(Rows from a 3D modeling dataset)
╭──
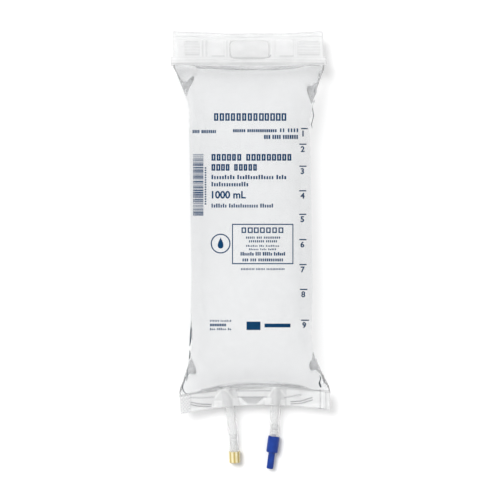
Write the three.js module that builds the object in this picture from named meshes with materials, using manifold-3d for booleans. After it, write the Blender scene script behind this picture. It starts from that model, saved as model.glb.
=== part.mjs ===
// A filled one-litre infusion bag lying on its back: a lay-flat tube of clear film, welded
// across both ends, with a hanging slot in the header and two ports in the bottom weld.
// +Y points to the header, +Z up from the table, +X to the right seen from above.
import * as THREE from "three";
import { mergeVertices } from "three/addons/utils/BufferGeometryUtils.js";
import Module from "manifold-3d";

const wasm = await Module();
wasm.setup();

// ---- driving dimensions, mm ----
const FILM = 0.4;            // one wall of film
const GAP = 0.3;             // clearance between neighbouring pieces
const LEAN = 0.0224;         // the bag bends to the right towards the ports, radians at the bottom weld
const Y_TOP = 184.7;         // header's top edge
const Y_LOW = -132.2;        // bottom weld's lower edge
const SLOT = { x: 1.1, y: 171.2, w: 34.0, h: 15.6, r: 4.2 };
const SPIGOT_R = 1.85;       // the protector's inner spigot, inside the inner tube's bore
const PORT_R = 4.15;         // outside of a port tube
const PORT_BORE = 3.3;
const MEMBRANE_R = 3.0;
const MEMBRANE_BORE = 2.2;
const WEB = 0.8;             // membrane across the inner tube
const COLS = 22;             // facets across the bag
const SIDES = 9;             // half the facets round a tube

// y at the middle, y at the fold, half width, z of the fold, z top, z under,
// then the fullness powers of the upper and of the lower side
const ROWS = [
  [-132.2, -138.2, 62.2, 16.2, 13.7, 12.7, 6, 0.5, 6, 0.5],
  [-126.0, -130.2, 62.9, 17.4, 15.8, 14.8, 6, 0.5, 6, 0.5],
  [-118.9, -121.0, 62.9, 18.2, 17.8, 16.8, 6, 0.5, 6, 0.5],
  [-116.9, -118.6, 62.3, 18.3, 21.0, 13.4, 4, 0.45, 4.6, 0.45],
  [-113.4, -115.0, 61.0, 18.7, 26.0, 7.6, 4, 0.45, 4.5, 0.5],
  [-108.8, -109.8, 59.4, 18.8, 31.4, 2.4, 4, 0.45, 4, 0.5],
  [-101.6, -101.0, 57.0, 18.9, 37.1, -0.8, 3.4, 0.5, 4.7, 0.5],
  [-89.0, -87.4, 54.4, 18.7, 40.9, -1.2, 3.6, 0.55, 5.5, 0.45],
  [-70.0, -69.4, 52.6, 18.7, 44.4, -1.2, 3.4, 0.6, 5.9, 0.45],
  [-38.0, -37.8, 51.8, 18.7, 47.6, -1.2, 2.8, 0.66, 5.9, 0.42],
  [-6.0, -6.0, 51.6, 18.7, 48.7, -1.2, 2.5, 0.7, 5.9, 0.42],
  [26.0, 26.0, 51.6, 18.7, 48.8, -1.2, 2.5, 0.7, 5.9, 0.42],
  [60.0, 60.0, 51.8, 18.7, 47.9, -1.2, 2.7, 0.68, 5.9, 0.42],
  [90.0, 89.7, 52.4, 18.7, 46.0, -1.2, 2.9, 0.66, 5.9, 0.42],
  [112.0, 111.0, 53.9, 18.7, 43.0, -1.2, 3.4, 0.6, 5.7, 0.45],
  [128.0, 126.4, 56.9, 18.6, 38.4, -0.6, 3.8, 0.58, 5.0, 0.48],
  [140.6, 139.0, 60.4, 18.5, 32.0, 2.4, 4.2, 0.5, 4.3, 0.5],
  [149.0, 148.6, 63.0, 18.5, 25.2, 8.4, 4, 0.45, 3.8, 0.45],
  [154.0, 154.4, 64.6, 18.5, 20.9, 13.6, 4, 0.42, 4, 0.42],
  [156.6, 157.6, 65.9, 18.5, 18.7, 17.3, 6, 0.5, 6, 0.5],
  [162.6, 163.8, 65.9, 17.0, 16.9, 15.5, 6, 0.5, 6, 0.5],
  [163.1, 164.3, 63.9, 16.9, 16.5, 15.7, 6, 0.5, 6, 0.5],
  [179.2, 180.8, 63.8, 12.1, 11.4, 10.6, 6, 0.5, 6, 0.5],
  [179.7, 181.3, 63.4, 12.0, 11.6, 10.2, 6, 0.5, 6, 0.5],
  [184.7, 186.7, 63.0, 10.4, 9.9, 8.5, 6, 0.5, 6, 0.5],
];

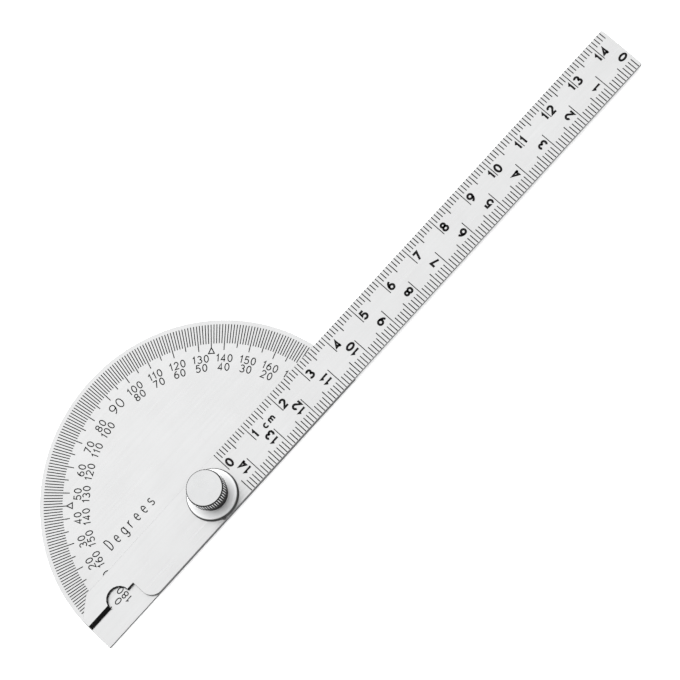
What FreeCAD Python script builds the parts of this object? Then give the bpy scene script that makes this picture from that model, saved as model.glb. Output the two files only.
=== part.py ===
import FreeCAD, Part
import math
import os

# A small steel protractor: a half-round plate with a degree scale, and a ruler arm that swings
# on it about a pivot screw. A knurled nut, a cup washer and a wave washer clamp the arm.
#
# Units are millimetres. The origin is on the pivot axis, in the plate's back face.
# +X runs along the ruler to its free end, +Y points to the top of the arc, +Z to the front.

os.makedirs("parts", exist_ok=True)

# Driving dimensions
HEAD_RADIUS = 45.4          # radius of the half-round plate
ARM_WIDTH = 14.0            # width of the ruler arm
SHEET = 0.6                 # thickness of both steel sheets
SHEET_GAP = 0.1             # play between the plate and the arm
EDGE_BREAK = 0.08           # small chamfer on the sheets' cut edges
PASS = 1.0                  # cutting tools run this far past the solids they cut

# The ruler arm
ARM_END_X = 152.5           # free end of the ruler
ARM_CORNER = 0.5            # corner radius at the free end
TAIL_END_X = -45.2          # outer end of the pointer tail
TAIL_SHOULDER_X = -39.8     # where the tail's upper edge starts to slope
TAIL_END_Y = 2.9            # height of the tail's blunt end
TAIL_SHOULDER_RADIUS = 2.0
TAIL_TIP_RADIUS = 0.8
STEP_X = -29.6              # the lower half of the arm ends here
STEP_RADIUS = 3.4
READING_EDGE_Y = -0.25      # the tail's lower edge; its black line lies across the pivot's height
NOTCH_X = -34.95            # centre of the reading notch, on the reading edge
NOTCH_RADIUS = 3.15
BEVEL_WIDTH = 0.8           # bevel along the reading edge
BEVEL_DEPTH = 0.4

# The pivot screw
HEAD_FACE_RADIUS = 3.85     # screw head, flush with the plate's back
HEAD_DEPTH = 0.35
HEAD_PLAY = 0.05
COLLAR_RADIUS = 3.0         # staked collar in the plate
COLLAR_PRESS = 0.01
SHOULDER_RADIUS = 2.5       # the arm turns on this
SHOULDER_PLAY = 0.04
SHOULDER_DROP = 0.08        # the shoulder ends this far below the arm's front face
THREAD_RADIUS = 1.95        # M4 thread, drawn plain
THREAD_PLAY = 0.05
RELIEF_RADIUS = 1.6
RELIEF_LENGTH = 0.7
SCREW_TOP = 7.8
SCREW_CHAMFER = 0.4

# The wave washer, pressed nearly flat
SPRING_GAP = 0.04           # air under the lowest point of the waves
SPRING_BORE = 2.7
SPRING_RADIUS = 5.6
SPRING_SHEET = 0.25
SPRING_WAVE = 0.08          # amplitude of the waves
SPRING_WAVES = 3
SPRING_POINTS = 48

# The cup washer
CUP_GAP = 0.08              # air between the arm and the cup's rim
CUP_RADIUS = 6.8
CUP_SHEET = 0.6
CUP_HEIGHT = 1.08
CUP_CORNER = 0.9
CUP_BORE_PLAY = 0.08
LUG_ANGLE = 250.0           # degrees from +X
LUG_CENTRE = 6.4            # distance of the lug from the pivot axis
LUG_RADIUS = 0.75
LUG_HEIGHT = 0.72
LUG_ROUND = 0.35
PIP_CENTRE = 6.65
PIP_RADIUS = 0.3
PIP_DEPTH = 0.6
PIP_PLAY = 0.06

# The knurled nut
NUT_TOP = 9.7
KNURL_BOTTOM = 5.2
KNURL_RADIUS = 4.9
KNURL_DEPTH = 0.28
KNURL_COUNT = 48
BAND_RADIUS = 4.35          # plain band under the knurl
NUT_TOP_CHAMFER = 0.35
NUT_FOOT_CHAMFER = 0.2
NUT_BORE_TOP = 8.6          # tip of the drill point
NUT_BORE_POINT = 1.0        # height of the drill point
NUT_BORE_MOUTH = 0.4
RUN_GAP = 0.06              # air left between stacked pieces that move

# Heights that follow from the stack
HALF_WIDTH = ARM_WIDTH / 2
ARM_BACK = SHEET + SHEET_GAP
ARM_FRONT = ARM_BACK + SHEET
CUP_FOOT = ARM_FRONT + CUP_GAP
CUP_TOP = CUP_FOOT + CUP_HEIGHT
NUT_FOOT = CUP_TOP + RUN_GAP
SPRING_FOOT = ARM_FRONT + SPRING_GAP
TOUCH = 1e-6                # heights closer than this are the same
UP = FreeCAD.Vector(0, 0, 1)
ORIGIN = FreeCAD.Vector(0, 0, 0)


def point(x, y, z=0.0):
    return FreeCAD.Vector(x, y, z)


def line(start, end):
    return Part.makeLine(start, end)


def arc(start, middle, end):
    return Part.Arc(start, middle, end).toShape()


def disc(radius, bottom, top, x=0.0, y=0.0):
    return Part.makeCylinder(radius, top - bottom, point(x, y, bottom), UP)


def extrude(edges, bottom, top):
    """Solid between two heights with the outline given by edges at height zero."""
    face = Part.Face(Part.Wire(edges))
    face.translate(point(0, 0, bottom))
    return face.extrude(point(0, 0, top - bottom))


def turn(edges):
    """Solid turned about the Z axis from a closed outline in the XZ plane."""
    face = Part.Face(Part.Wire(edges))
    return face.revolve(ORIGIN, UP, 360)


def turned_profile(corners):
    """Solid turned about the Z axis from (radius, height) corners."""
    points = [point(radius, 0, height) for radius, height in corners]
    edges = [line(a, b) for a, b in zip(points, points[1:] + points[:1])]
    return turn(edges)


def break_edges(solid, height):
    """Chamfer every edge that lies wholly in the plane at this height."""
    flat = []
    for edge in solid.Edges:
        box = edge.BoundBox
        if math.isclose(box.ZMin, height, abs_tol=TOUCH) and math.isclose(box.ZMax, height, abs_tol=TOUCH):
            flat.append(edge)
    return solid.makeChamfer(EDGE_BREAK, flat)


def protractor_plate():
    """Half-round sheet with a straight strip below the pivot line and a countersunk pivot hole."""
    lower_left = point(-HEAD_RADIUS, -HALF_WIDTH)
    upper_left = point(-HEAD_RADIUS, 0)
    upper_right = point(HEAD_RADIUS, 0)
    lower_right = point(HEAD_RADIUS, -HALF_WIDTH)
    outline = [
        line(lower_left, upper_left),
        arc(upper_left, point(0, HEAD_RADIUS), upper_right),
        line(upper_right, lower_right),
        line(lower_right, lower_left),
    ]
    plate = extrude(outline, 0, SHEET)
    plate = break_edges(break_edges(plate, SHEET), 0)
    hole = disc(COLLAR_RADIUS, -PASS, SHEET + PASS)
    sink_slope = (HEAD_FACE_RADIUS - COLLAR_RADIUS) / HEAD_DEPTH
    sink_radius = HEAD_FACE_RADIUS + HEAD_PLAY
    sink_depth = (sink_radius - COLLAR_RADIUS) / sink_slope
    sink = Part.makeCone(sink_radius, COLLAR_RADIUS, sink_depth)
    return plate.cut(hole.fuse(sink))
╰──
--- Exercise directions ---
Count the lines of the material that include the word "FreeCAD", then report only the total.

--- Exercise result ---
5